Chhatrapati Sambhaji, the brother of Shivaji who was killed and mutilated by Mughal emperor Aurangzeb in 1689, was at the centre of the 2018 rioting. The question was: who actually buried Sambhaji after stitching together his body parts? Dalits believed it was Govind Mahar. A memorial to Govind Mahar came up in Vadhu Budruk, close to Bhima Koregaon. Marathas refused to believe that a Dalit could have cremated their leader. Ekbote was at the forefront of this too, bringing his 25-year-old campaign against Dalits to a fiery denouement. A 1689 incident was revived with various readings and rereadings and culminated in Bhima Koregaon incident of 2018, and the resultant crackdown on Dalit and leftist leaders, which is still continuing.
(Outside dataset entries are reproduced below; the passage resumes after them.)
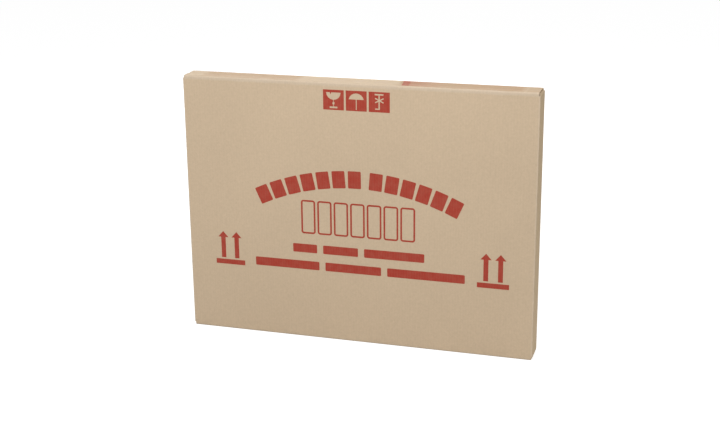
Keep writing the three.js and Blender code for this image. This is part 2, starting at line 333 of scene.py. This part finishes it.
def board_tone(n, place):
    """How light the board is from place to place: clouds, pulp mottle, long fibres and dark flecks."""
    return n.times(*(n.texture(place, *part) for part in (CLOUDS, MOTTLE, FIBRES, FLECKS)))


def board_bump(n, place, wave):
    """The washboard of the flutes under the liner, and the liner's own grain."""
    washboard = n.bump(wave, *WASHBOARD_BUMP)
    return n.bump(n.noise(place, *LINER_GRAIN), *GRAIN_BUMP, washboard)


def flap_shade_mask(n, x):
    """How much painted shade the top flaps get along the carton: 1 in the right stretch that dips, less in
    the left one, and some towards the right end.
    """
    masks = []
    for (low, high), depth in zip(SAG_ZONES, ZONE_SHADE_DEPTHS):
        rise = n.remap(x, low - SAG_EASE / 2, low + SAG_EASE / 2, 0.0, depth)
        fall = n.remap(x, high - SAG_EASE / 2, high + SAG_EASE / 2, 1.0, 0.0)
        masks.append(n.times(rise, fall))
    right_end_shade = n.remap(x, SAG_ZONES[1][1], END_X - END_SHADE_REACH, 0.0, END_SHADE_DEPTH)
    return n.math("MAXIMUM", n.math("ADD", *masks), right_end_shade)


def off_the_folds(n, place, y):
    """0 on the outside of the top folds, 1 on the flat of the top flaps, with an uneven line between them."""
    inward = n.math("SUBTRACT", HALF_DEPTH, n.math("ABSOLUTE", y))
    return n.remap(n.math("ADD", inward, n.texture(place, *FLAT_WANDER)), *FLAT_FROM_SIDE)


def fold_highlight_mask(n, place, parts, flat):
    """1 on the outside of the top folds and just round the upright ones: a painted highlight where the folds
    catch the light.
    """
    x, y, z = parts
    height = n.math("ADD", z, n.texture(place, *BAND_WANDER))
    band = n.remap(height, *(TOP_Z - distance for distance in HIGHLIGHT_BELOW_TOP))
    strength = n.texture(place, *BAND_STRENGTH)
    folds = n.times(band, n.math("SUBTRACT", 1.0, flat), strength)
    near_end = n.remap(n.math("ABSOLUTE", x), *(END_X - distance for distance in UPRIGHT_FROM_END))
    near_side = n.remap(n.math("ABSOLUTE", y), *(HALF_DEPTH - distance for distance in UPRIGHT_FROM_SIDE))
    return n.math("MAXIMUM", folds, n.times(near_end, near_side, UPRIGHT_HIGHLIGHT))


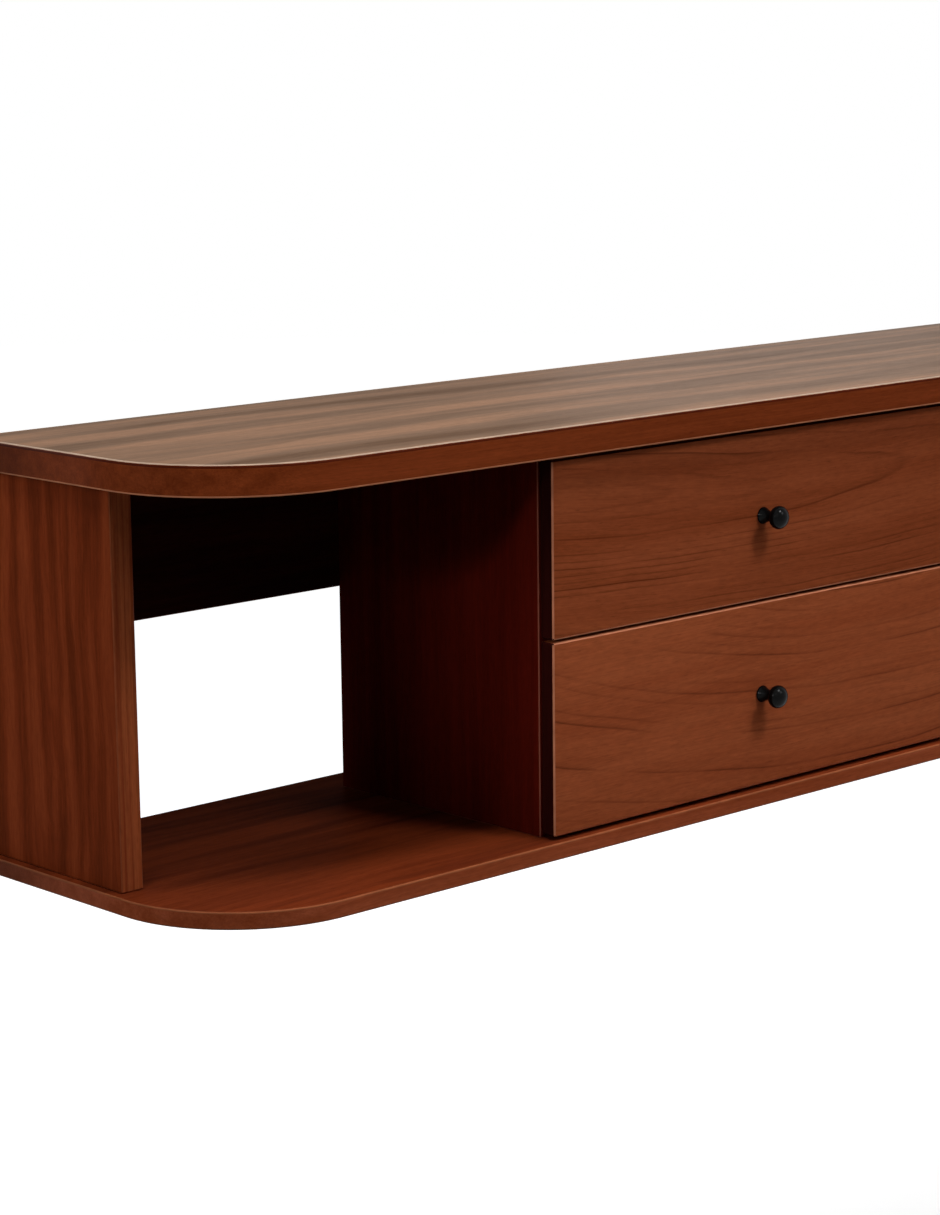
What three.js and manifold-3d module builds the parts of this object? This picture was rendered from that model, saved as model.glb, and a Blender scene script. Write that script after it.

Ashraf’s book quotes hundreds of sources to construct its narrative. Such books are crucial in reclaiming the narrative from the state and police, and putting forward an independent account of incidents. In many riots, the state controls the narrative through police statements, FIRs, and often, commission reports that often toe the government’s line. The truth is always buried. According to the author, police recordings of incidents were manipulated to aid Ekbote and others in evading justice, typical of cases where victims are portrayed as perpetrators and imprisoned. Ekbote spent only two months in jail, while Umar Khalid remains incarcerated for speaking in support of Dalits. Just as the Dalit struggle for assertion, Challenging Caste can be viewed as a voice of defiance against the state in the never-ending battle to establish the truth.